EXERCISE -> Transcribe word for word only the span whose first line is the one with "plate = reinforcer_plate()" and whose last line is the one with "before = set(bpy.data.objects)"; both of those lines belong to it.
* Start *
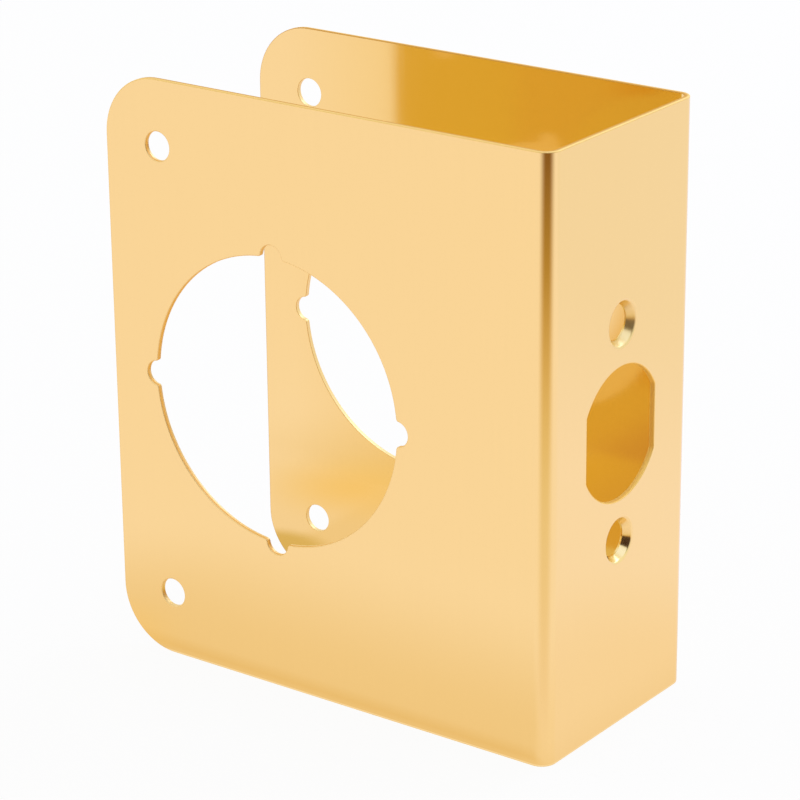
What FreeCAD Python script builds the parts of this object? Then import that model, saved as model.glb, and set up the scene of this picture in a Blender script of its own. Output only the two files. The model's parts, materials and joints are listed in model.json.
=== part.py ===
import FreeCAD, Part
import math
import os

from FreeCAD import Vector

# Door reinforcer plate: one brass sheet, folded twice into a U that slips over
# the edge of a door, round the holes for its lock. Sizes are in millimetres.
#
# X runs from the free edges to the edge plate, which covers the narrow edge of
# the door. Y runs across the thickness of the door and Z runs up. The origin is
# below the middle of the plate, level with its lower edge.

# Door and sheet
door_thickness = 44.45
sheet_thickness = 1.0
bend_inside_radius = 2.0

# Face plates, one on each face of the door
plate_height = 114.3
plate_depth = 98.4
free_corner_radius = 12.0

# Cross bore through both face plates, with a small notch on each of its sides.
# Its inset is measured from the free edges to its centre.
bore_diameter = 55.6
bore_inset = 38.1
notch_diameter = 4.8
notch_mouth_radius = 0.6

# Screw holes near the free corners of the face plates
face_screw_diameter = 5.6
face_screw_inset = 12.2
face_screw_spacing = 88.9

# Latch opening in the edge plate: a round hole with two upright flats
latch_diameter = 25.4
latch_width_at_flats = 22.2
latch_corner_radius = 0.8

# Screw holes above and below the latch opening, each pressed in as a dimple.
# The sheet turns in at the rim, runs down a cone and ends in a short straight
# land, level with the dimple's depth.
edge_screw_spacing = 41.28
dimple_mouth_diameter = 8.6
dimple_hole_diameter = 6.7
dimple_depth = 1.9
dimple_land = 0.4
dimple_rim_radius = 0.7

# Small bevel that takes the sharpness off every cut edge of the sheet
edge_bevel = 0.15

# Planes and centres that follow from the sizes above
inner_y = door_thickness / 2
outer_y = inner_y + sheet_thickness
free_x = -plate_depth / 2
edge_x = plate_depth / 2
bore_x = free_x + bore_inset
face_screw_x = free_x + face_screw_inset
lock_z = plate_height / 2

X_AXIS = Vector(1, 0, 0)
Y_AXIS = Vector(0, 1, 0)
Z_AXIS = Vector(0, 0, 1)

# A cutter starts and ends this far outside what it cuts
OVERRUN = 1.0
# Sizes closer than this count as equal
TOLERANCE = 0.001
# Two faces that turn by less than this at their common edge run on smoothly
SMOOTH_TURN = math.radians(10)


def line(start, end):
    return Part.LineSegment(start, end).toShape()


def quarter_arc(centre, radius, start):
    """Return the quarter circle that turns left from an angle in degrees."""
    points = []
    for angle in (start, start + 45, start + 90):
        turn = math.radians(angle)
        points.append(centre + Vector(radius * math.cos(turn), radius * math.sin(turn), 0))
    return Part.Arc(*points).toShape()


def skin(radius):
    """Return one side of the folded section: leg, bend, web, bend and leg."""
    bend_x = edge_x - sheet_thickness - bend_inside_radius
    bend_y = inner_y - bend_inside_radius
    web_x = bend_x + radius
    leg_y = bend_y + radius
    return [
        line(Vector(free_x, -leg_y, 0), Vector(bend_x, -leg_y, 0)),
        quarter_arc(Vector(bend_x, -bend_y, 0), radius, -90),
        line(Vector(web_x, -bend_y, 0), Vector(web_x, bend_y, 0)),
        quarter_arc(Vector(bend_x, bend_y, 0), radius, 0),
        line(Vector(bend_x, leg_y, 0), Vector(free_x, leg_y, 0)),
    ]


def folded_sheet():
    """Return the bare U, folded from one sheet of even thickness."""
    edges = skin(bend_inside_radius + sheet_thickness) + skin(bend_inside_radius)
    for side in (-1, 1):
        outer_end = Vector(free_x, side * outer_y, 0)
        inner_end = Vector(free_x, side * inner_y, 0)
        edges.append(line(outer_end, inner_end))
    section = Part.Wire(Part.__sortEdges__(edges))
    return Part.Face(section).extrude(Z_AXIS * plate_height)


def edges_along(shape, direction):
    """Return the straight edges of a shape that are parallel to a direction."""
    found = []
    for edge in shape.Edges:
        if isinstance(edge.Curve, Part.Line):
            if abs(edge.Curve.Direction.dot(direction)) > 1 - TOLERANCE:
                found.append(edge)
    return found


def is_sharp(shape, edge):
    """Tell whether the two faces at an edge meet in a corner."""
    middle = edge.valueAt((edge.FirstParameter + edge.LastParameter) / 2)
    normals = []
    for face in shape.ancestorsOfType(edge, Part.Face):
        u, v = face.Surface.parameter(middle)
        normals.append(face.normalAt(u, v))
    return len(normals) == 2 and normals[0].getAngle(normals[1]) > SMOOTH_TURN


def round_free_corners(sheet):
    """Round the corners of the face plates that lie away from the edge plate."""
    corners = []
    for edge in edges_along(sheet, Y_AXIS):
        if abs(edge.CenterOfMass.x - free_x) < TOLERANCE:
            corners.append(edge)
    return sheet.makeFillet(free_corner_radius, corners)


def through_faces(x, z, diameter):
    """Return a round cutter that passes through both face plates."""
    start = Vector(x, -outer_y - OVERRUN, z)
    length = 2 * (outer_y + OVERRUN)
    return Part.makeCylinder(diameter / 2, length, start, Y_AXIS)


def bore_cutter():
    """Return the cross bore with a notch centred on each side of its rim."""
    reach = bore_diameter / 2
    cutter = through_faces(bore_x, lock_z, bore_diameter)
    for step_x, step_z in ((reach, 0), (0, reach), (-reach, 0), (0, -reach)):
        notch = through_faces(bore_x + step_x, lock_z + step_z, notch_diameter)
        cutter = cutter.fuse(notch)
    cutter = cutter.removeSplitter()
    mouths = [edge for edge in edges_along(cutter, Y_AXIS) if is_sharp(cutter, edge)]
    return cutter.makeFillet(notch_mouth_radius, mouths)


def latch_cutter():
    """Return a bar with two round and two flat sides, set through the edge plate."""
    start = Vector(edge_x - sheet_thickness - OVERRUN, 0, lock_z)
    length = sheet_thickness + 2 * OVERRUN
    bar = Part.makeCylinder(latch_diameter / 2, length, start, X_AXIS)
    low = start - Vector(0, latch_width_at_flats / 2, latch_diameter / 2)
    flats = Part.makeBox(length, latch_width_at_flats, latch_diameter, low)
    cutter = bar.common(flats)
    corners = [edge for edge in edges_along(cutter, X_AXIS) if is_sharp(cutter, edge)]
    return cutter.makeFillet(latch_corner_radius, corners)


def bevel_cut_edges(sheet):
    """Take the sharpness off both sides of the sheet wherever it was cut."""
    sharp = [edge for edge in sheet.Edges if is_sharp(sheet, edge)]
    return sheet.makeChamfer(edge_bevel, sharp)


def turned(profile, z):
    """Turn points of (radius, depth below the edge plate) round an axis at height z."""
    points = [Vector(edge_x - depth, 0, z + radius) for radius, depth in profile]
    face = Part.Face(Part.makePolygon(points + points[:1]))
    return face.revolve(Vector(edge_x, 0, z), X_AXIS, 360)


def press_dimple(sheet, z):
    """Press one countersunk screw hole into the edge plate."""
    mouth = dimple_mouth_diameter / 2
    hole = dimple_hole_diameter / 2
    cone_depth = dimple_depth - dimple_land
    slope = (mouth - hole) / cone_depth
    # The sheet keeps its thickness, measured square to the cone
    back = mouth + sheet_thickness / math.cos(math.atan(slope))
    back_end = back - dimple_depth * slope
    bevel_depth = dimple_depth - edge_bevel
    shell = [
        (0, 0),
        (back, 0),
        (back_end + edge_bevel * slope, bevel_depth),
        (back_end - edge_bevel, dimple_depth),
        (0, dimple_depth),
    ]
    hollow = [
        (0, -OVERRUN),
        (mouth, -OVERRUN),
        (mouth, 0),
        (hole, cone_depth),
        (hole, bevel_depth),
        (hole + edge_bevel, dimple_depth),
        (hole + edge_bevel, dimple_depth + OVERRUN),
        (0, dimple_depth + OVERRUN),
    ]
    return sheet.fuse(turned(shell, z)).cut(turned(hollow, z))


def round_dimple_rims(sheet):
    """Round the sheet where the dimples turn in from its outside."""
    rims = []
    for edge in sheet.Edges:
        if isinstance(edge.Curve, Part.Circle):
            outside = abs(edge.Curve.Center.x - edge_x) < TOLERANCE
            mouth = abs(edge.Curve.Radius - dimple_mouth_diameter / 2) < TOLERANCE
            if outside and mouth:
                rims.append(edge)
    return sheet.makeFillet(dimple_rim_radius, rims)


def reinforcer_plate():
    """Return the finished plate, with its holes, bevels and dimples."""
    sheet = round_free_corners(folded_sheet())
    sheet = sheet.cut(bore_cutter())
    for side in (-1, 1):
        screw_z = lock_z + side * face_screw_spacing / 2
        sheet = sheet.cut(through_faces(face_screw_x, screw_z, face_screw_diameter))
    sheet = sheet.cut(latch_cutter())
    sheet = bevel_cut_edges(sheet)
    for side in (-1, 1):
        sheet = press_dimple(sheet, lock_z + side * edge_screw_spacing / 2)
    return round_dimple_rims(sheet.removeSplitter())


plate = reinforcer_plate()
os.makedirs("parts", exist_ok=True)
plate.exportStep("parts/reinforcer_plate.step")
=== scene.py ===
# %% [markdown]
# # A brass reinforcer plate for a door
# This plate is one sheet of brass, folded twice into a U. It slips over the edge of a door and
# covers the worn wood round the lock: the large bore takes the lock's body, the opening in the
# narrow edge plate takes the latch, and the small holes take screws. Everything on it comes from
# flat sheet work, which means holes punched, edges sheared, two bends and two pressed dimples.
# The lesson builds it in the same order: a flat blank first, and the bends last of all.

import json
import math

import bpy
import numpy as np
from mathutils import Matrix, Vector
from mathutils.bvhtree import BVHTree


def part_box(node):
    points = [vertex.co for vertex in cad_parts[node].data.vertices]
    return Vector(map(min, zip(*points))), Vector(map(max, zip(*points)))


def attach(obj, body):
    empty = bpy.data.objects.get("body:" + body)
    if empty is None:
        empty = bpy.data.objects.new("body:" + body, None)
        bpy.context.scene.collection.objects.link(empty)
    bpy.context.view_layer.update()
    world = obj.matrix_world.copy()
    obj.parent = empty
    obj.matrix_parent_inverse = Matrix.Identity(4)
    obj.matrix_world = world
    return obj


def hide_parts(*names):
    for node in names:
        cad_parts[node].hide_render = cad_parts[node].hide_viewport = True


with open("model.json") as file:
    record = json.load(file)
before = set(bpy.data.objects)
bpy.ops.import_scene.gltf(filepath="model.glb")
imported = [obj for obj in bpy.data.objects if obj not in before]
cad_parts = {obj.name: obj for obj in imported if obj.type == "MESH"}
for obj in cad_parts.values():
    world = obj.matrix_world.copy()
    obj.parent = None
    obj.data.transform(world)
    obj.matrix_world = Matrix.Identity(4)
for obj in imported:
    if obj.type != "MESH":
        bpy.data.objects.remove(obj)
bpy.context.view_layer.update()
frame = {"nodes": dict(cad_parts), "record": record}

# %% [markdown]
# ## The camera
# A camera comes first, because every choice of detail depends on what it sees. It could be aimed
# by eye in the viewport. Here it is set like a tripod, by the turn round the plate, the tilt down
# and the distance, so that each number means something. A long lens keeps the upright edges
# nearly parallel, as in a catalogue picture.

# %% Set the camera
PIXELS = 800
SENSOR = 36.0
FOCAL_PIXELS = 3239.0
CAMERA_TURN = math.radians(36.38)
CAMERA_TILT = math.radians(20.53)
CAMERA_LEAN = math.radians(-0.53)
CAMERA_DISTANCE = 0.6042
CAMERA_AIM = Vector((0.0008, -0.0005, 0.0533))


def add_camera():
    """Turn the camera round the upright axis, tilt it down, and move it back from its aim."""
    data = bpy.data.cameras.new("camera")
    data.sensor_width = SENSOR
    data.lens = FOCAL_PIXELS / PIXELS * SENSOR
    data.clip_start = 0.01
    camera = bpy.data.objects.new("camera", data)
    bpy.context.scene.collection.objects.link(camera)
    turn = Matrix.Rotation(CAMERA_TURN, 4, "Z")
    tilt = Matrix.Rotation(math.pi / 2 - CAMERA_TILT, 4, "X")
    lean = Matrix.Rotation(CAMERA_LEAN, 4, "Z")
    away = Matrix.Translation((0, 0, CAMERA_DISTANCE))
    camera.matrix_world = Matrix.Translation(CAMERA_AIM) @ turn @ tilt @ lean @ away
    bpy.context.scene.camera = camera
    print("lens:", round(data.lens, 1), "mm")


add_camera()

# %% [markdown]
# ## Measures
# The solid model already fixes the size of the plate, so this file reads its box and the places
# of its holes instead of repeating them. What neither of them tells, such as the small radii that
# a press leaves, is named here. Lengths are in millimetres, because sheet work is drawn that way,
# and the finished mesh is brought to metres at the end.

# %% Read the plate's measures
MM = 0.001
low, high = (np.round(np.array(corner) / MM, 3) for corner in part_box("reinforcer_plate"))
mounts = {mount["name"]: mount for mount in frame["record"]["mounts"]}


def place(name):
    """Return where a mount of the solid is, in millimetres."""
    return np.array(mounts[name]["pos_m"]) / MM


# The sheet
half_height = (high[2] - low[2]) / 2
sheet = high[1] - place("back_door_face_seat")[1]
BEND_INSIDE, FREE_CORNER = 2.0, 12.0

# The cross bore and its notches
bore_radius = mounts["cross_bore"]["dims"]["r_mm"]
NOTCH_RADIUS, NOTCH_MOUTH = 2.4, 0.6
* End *
SOLUTION FOR THIS TASK ->
plate = reinforcer_plate()
os.makedirs("parts", exist_ok=True)
plate.exportStep("parts/reinforcer_plate.step")
=== scene.py ===
# %% [markdown]
# # A brass reinforcer plate for a door
# This plate is one sheet of brass, folded twice into a U. It slips over the edge of a door and
# covers the worn wood round the lock: the large bore takes the lock's body, the opening in the
# narrow edge plate takes the latch, and the small holes take screws. Everything on it comes from
# flat sheet work, which means holes punched, edges sheared, two bends and two pressed dimples.
# The lesson builds it in the same order: a flat blank first, and the bends last of all.

import json
import math

import bpy
import numpy as np
from mathutils import Matrix, Vector
from mathutils.bvhtree import BVHTree


def part_box(node):
    points = [vertex.co for vertex in cad_parts[node].data.vertices]
    return Vector(map(min, zip(*points))), Vector(map(max, zip(*points)))


def attach(obj, body):
    empty = bpy.data.objects.get("body:" + body)
    if empty is None:
        empty = bpy.data.objects.new("body:" + body, None)
        bpy.context.scene.collection.objects.link(empty)
    bpy.context.view_layer.update()
    world = obj.matrix_world.copy()
    obj.parent = empty
    obj.matrix_parent_inverse = Matrix.Identity(4)
    obj.matrix_world = world
    return obj


def hide_parts(*names):
    for node in names:
        cad_parts[node].hide_render = cad_parts[node].hide_viewport = True


with open("model.json") as file:
    record = json.load(file)
before = set(bpy.data.objects)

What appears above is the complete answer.